El artista no se vale de esos puntos de enfoque en los que de forma obvia podría encontrar la luz, como son los cielos abiertos o el gran astro modulando el día y la noche, sino que para hallarla mira lo cercano, lo inmediato; con un peculiar lenguaje en el que los horizontes son solo anécdotas de la irradiación del acoplamiento del acimut.
En lugar de recurrir al discurso que proporcionan esos azules acariciados o amenazados por una nubosidad consabida, y en consecuencia a las emociones intencionalmente aludidas, en lugar de modelar la evidencia de la polarización más nativa, el pintor coloca al espectador ante las escenas constructivistas de sus propios impulsos; y ahí también hay luces y sombras, hay contrastes, ¡y cuántos!, hay tensiones, ¡y muchas!
La representación de una escueta rama descarnada y seca sobrevolando el agua estancada nos anuncia ya una enormidad luminosa, y es suficiente para extraer y mostrarnos la vida esencial de entornos objetivamente encalmados, pero pletóricos de vida. A partir de ahí, ya desde el primer paso de ese shock cromático, el artista hace despertar en sus lienzos toda una gran escala de tonalidades que nos llaman poderosamente la atención.
Los impulsos miméticos quedan superados por la fantasía creativa del autor, quien aviva los más ínfimos detalles de la Naturaleza dotándolos de luminiscencias que los hacen emerger orgullosos de superar sus apariencias. Las luces aprovechan sus propias sombras para reafirmarse en sus contrarios y ratificar la esencia movediza de las aguas, la esencia del amparo de la vegetación. Manuel Pérez logra que las características bioesféricas formales discutan entre su estática y su dinámica, entre la identidad y la deriva propias y a las que las ha conducido como creador. Nos pide entonces que soslayemos el lenguaje convencional para captar la genialidad de esa lucha.
Desde perspectivas cenitales, con aproximaciones intimistas, la obra de arte se va configurando mediante la expresión sincera de cada uno de los elementos creados por la propia la subjetividad del creador, que los enfrenta en precisos encuadres en los que un componente más supondría la saturación del conjunto, la extenuación del cuadro.
Tal vez sea por ello que la presencia humana es poco menos que anecdótica en los lienzos que nos presenta el artista, pues posiblemente pondría la obra al borde del precipicio y envenenaría la inmensa soledad espiritual que evoca cada cuadro, en los que el autor permanece equidistante para mirar, tal vez sosegadamente, tal vez frenéticamente, estos universos.

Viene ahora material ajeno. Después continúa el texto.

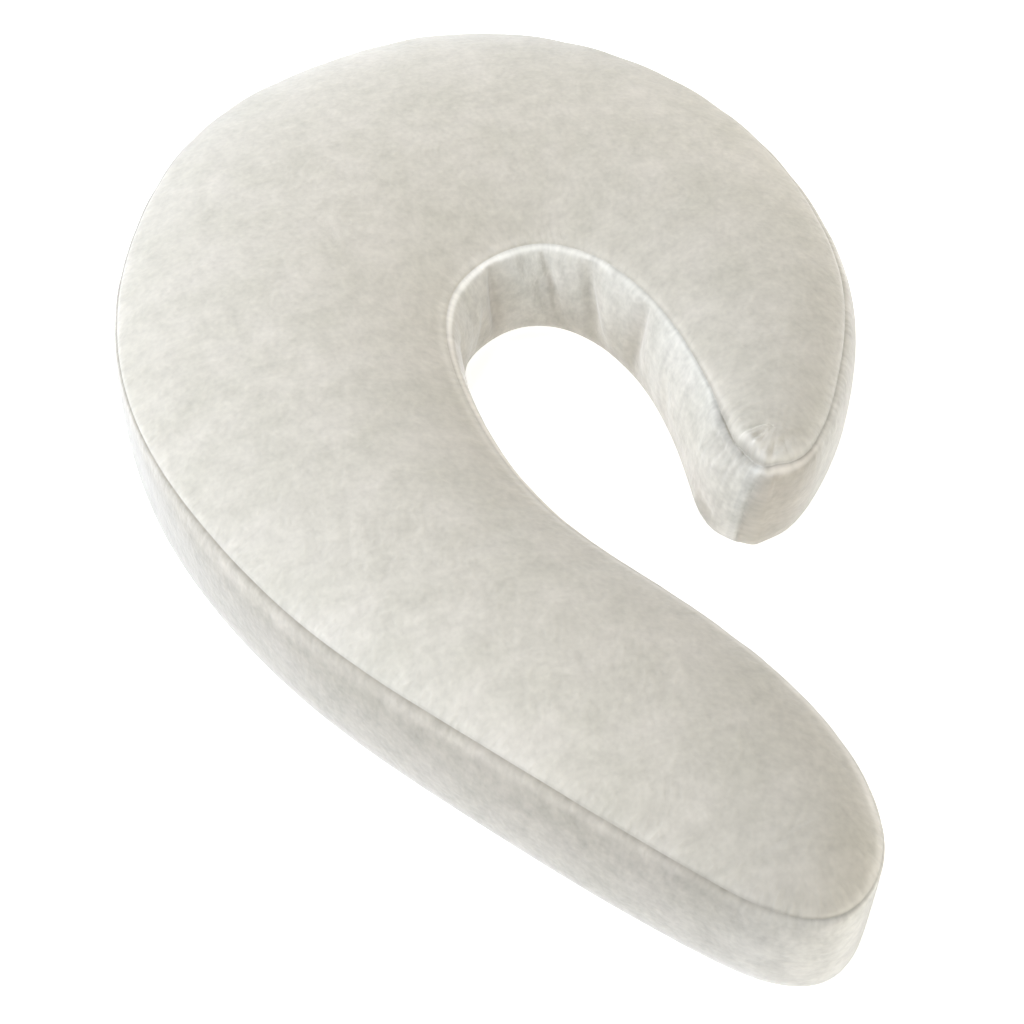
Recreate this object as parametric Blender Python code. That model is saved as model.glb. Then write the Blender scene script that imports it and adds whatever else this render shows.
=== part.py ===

En efecto, podemos ver que solo unos pocos e insignificantes reductos constructivos salpican este universo de luz, alejando la sensación de presencia personal. Respecto a la voluntad de enajenarse de su obra, no podemos sino especular si el autor es consciente de que se oculta para evitar que sus contenidos pictóricos sean profanados o para afirmar la esencia de su soledad, plena de esperanzada y codiciada luz.
Es el espectador quien tiene que dilucidar entre la obra realizada y su génesis; el autor ha hecho ya su parte desde el mismo momento en que ha pintado lo que veía y pensaba. Él ha añadido, para nuestro regocijo, su sentido de la estética trasladando su visión y estado anímico a la obra, pero nos corresponde a nosotros disfrutarla.
El autor, descubriendo sus cuadros, se somete públicamente al significado de su propia obra mediante la dramatización escénica de los significantes que ha creado y la relativa distancia que guardan con sus correspondientes significados. La armonía simétrica de esas dimensiones está garantizada objetivamente por el maravilloso shock que producen las luces referidas por el artista. El resultado es toda una poética de los sentidos, el imperativo estético del que depende una obra de arte.